The 2025 reform package. The Nigeria Tax Act 2025, signed in June 2025 and effective from 1 January 2026, consolidated the old patchwork. Chargeable gains for individuals are now folded into the personal income tax framework rather than taxed at the old flat rate, which means gains are taxed at progressive personal rates, while companies face capital gains within the corporate rate structure. The reform also sharpened residence-based taxation and the reporting expectations around foreign assets and income.

The practical reality is self-declaration. No US broker, dollar-fund app or international futures platform files a return with FIRS on your behalf. The obligation sits with the individual: keep records of every deposit, every disposal and every conversion rate used, and declare gains in the annual return to the relevant tax authority, which for most individuals is their state internal revenue service operating within the harmonised national framework. Enforcement capacity is rising, data-sharing between jurisdictions is widening, and the era in which foreign accounts were practically invisible is closing. The detailed mechanics, including how to treat forex trading profits and crypto disposals, are set out in FIRS tax on capital gains, crypto and forex.

What changed after the Binance case?

In February 2024, two executives of Binance, the world's largest crypto exchange, travelled to Abuja for meetings with Nigerian officials. They were detained. What followed was the most consequential regulatory episode in the recent history of Nigerian finance: the Economic and Financial Crimes Commission (EFCC) brought money-laundering charges, FIRS filed tax evasion charges against the company, one executive escaped custody and fled the country, and the other, Tigran Gambaryan, spent eight months in detention before charges against him personally were dropped in October 2024 amid serious health concerns. The state's case against the company continued.

Whatever view one takes of the merits, the message to every foreign platform serving Nigerians was unmistakable: operating at scale in Nigeria without engaging the Nigerian state carries severe consequences. The episode accelerated a regulatory rebuild that was already underway.

SEC Nigeria's mandate. The Securities and Exchange Commission regulates Nigeria's capital markets: it registers operators, approves products, polices conduct and publishes both a register of licensed entities and periodic warnings naming unregistered platforms. Checking those registers is the single most useful piece of due diligence available to a retail investor, and it costs nothing.

The ISA 2025. The Investments and Securities Act 2025, signed into law on 29 March 2025, replaced the 2007 Act and formally classified digital assets as securities, bringing virtual asset service providers and digital asset exchanges squarely under SEC jurisdiction. It also strengthened the Commission's enforcement powers and explicitly targeted Ponzi schemes with criminal penalties. For the first time, the legal status of crypto platforms in Nigeria rests on statute rather than on circulars and improvisation.

ARIP. Ahead of the new Act, the SEC had launched the Accelerated Regulatory Incubation Programme in mid-2024, a structured onboarding track through which digital asset platforms could operate under supervision while working towards full registration. The first approvals in principle followed within months. ARIP is the practical bridge between the old grey zone and the new licensed regime.

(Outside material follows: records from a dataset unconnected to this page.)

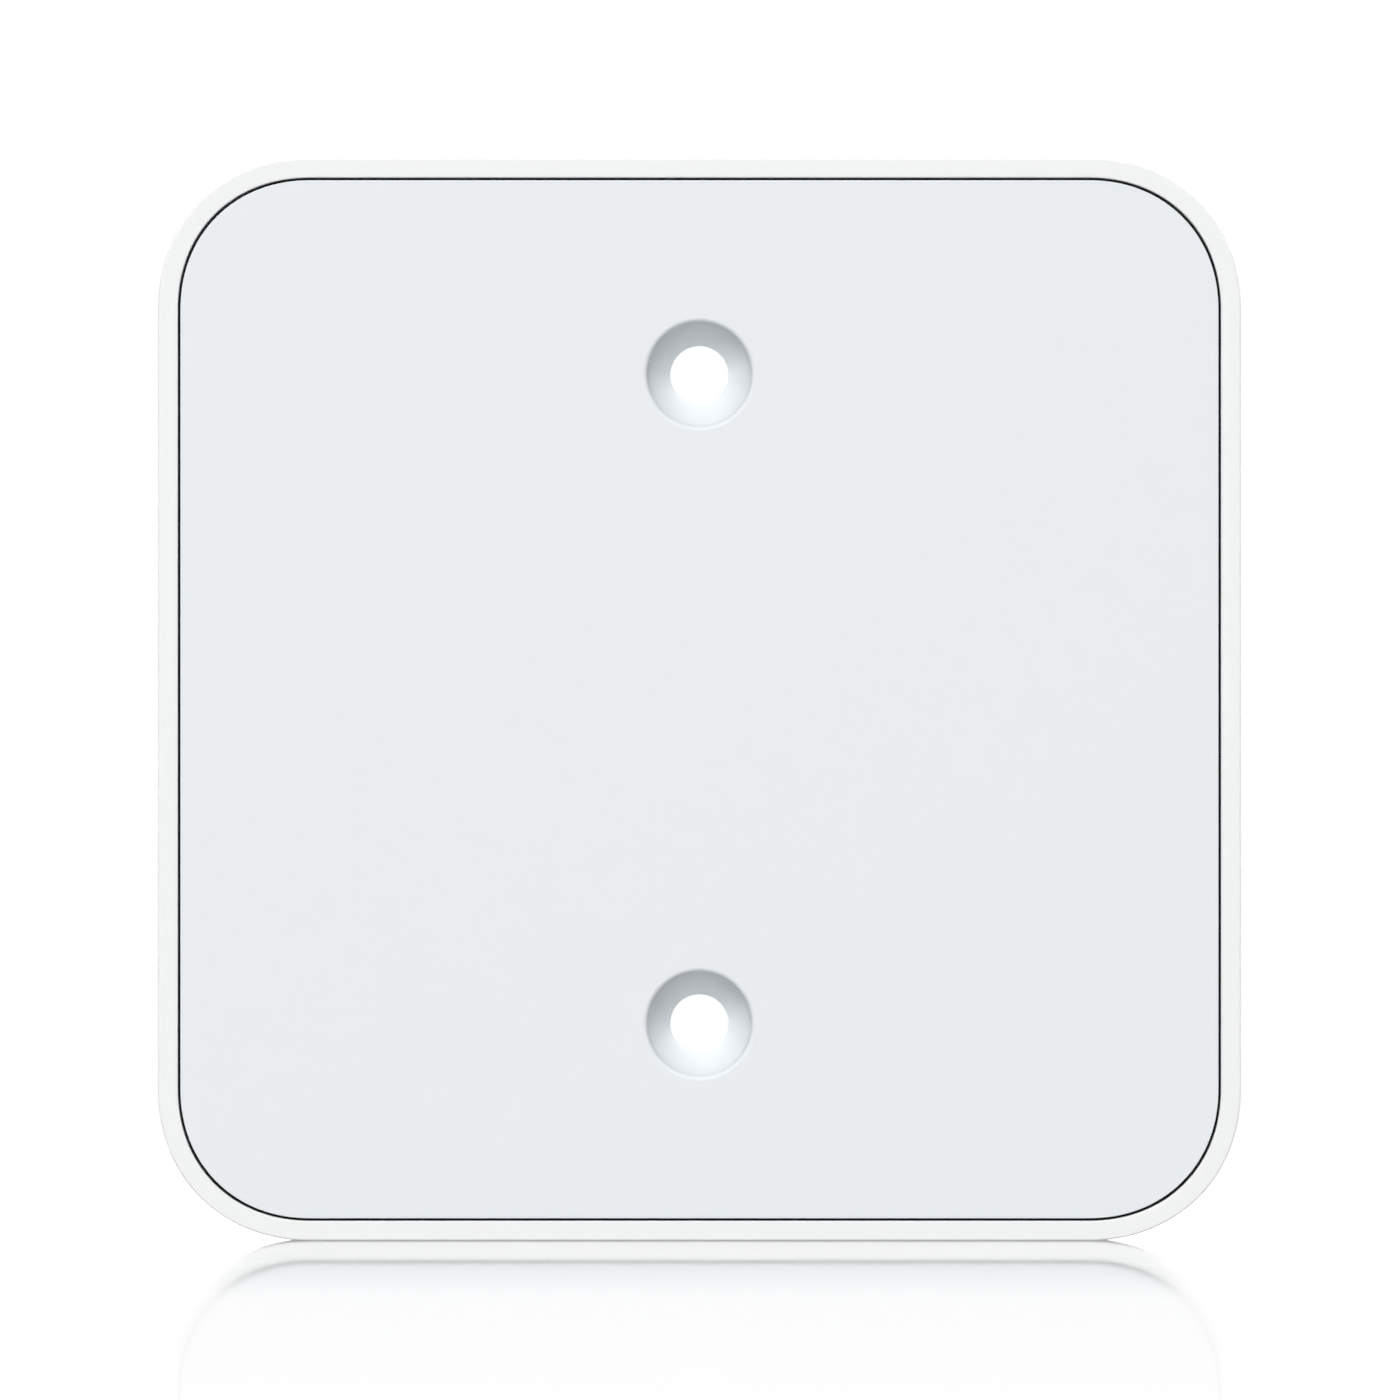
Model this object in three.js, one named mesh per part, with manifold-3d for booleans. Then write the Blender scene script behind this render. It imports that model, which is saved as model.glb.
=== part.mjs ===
// Magnetic mounting plate for a compact ceiling access point.
//
// A white moulded shell holds a steel yoke with eight disc magnets on it. A cool grey panel closes the
// shell, flush with its rim, and four small screws hold it from behind. Two countersunk bosses of the
// panel reach down to the shell's floor, so that two wall screws clamp panel and shell to the wall.
//
// Every piece is drawn lying on its back: x to the right, y up the wall, z out of the wall, in
// millimetres, with z = 0 on the wall. The last group turns the plate upright, so that its face
// looks along -Y and the line of the two wall screws runs along Z.

import * as THREE from "three";
import { mergeVertices } from "three/addons/utils/BufferGeometryUtils.js";
import Module from "manifold-3d";

const wasm = await Module();
wasm.setup();

// ---- driving dimensions ----

const SIDE = 100;
const DEPTH = 8;
const CORNER = 14.1;
const CORNER_POWER = 2.12; // 2 is a circular arc; slightly more eases the curve into the straight sides
const CORNER_STEPS = 9;
const EDGE_ROUND = 0.2;

const RIM = 1.85;
const SEAM = 0.22;
const SHELL_FLOOR = 2;
const YOKE_THICK = 1.2;
const PANEL_THICK = 1.3;
const PANEL_EDGE_ROUND = 0.15;

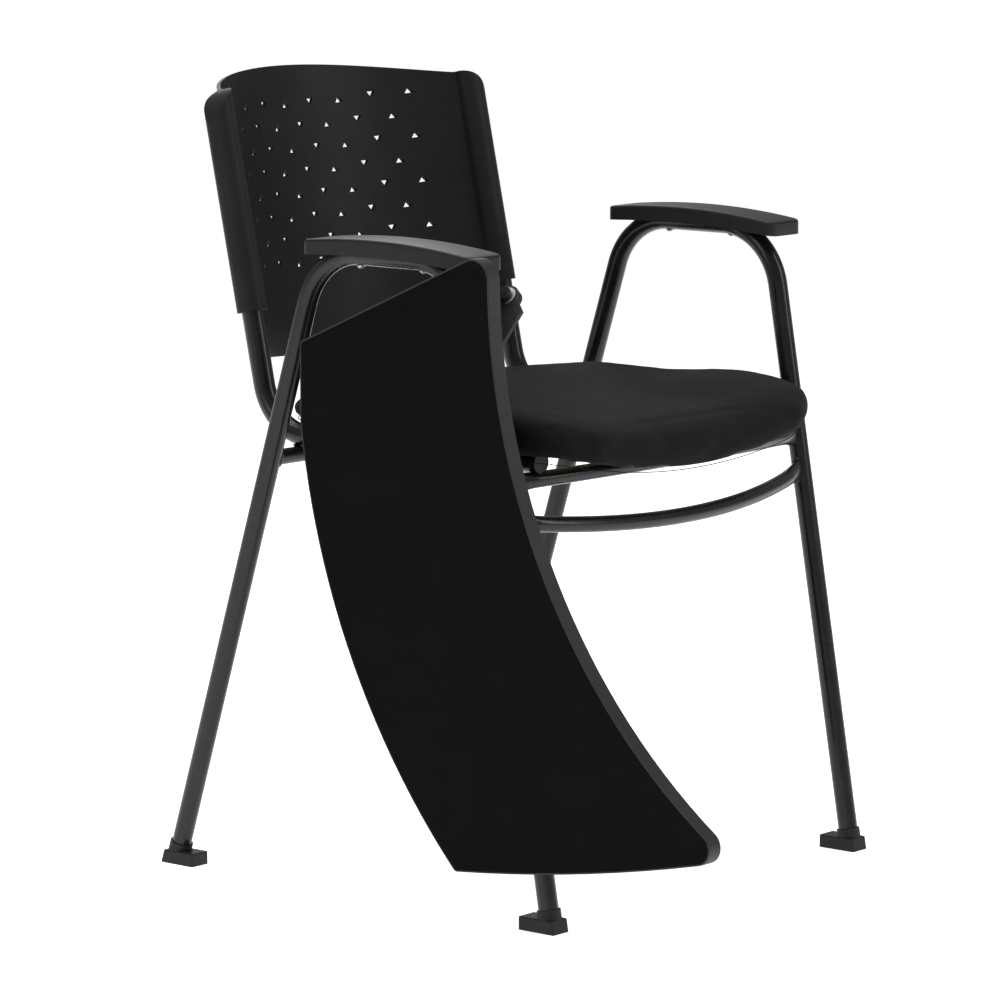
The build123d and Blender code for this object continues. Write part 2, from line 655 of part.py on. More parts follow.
# Pivot bolt, washers and nut.
head_base = strap_high + WASHER_THICKNESS + 2 * WASHER_GAP
nut_top = -HINGE_PLATE - WASHER_THICKNESS - WASHER_GAP
bolt = pivot_disc(nut_top - NUT_HEIGHT, head_base, PIVOT_RADIUS)
bolt += pivot_disc(head_base, head_base + PIVOT_HEAD, PIVOT_HEAD_RADIUS)
nut_face = RegularPolygon(NUT_WIDTH / 2, 6, major_radius=False) - Circle(PIVOT_RADIUS)
nut = extrude(Pos(0, 0, nut_top - NUT_HEIGHT) * nut_face, NUT_HEIGHT)
washer_lows = (
    WASHER_GAP,
    strap_high + WASHER_GAP,
    -HINGE_PLATE - WASHER_THICKNESS,
)
parts["pivot_bolt"] = pivot_plane * bolt
parts["pivot_nut"] = pivot_plane * nut
parts["pivot_washers"] = pivot_plane * Compound([washer(low, WASHER_RADIUS) for low in washer_lows])

# ---- Origin: on the floor, under the middle of the whole chair's box
whole = Compound([solid for part in parts.values() for solid in part.solids()]).bounding_box()
middle = (whole.min + whole.max) / 2
to_origin = Pos(-middle.X, -middle.Y, -whole.min.Z)
print("shift", to_origin.position, "size", whole.size)
print("pivot", to_origin.position + pivot_origin)
for name, part in parts.items():
    export_step(to_origin * Compound(part.solids()), f"parts/{name}.step")
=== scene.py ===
import json
import math
import bmesh
import bpy
from mathutils import Matrix, Vector


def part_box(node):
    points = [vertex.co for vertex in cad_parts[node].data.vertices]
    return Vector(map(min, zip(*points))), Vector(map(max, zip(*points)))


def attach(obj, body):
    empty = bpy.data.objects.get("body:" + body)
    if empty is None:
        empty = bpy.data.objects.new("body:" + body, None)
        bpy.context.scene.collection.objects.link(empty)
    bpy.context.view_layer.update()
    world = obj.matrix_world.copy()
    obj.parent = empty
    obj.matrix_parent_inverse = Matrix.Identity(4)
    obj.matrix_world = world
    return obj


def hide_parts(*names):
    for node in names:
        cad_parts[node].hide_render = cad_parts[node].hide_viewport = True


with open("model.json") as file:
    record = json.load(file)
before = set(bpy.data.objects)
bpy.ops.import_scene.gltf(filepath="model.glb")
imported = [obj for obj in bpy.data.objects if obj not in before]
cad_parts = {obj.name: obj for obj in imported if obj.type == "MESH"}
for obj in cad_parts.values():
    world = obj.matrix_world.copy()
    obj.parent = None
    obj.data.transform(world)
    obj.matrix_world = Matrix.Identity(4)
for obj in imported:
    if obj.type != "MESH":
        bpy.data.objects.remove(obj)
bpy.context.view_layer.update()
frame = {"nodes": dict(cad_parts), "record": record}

bl_info = {
    "name": "Student Desk Chair",
    "version": (1, 0, 0),
    "blender": (4, 5, 0),
    "location": "3D View > Sidebar > Desk Chair",
    "description": "Builds the finish of a student desk chair around its fixed frame",
    "category": "Object",
}

MM = 0.001
SIDES = {"right": -1, "left": 1}
FEET = ("foot_front_right", "foot_front_left", "foot_rear_right", "foot_rear_left")


# ---------------------------------------------------------------- places on the frame
def box_middle(node):
    low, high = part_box(node)
    return (Vector(low) + Vector(high)) / 2


def feet_middle():
    """The floor point midway between the four shoes."""
    total = sum((box_middle(foot) for foot in FEET), Vector())
    middle = total / len(FEET)
    return Vector((middle.x, middle.y, 0))


ORIGIN = feet_middle()


def at(x, y, z):
    """A point given in millimetres from the floor point between the shoes."""
    return ORIGIN + Vector((x, y, z)) * MM


# ---------------------------------------------------------------- settings
class ChairSizes(bpy.types.PropertyGroup):
    leg_radius: bpy.props.FloatProperty(
        name="Leg tube radius",
        description="Outer radius of the side frames",
        default=0.010,
        unit="LENGTH",
    )
    leg_bend: bpy.props.FloatProperty(
        name="Leg bend",
        description="Axis radius of the side frames' bends",
        default=0.072,
        unit="LENGTH",
    )
    seat_tube_radius: bpy.props.FloatProperty(
        name="Seat tube radius",
        description="Outer radius of the seat and back tubes",
        default=0.011,
        unit="LENGTH",
    )
    seat_bend: bpy.props.FloatProperty(
        name="Seat bend",
        description="Axis radius of the bend behind the seat",
        default=0.060,
        unit="LENGTH",
    )
    seat_puff: bpy.props.FloatProperty(
        name="Seat pressure",
        description="Pressure that swells the seat's cover",
        default=4.0,
    )
    seat_puff_limit: bpy.props.FloatProperty(
        name="Puff limit",
        description="Furthest a point of the cover may move",
        default=0.004,
        unit="LENGTH",
    )
    weld_size: bpy.props.FloatProperty(
        name="Weld bead",
        description="Radius of one ripple of a weld bead",
        default=0.0017,
        unit="LENGTH",
    )
    stitch_pitch: bpy.props.FloatProperty(
        name="Stitch pitch",
        description="Distance between stitches of the seat's seam",
        default=0.0045,
        unit="LENGTH",
    )
    camera_lens: bpy.props.FloatProperty(
        name="Lens",
        description="Focal length of the camera",
        default=184.92,
        unit="CAMERA",
    )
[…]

Registered versus international. This distinction now does real work. A platform registered with SEC Nigeria operates under Nigerian law, with local accountability, complaint channels and capital requirements. An international broker, the correct generic term for a foreign-licensed platform serving Nigerians from abroad, may be entirely legitimate in its home jurisdiction, often under a major regulator, but it sits outside SEC Nigeria's perimeter. Using one is not in itself an offence for the individual investor, but the protections are foreign protections, disputes are resolved abroad, and SEC Nigeria has shown it will name, warn against and, where it can, act against platforms it considers to be soliciting Nigerians unlawfully. The trade-offs are examined in detail in international broker versus SEC-registered operator, and the full post-2024 enforcement picture, including the CBN's parallel actions, in regulation after the Binance case.

Where this leaves the Nigerian investor

The conclusion of this guide is neither "stay home" nor "get out". It is that global access has become a normal part of Nigerian portfolio construction, and that doing it properly has three components that cannot be separated.

First, choose the route that matches your competence and capital. A salaried professional building long-term savings has no business in leveraged index futures; a fractional-stock app or dollar fund does the job. An experienced trader who understands margin may reasonably use futures through an international broker, with eyes open about where legal protection sits.

Second, treat tax as part of the investment, not an afterthought. The worldwide-income rule, the Finance Act 2023 extension to digital assets and the Nigeria Tax Act 2025 together mean that foreign gains are Nigerian taxable events. Records and declaration are the investor's responsibility from the first dollar.

Third, watch the regulatory ground, because it is still moving. The ISA 2025 and ARIP have replaced ambiguity with a licensing path, and the Binance case demonstrated the cost of ignoring the Nigerian state. Platforms will keep entering, exiting and registering; the SEC's registers and warning lists are the map.

The naira may strengthen or weaken from here. The case for holding part of a Nigerian portfolio in dollar assets does not depend on predicting which: it depends on not measuring a lifetime of savings with a single, volatile ruler.


Regulatory note: Investing through foreign platforms does not remove your obligations to FIRS or to your state internal revenue service; Nigerian tax residents are taxable on worldwide income and gains and remain responsible for self-declaration. SEC Nigeria publishes registers of licensed operators and warnings about unregistered platforms, and investors should consult them before committing funds. The Cowrie is an independent editorial publication, not a licensed operator or adviser, and nothing in this article is investment, legal or tax advice.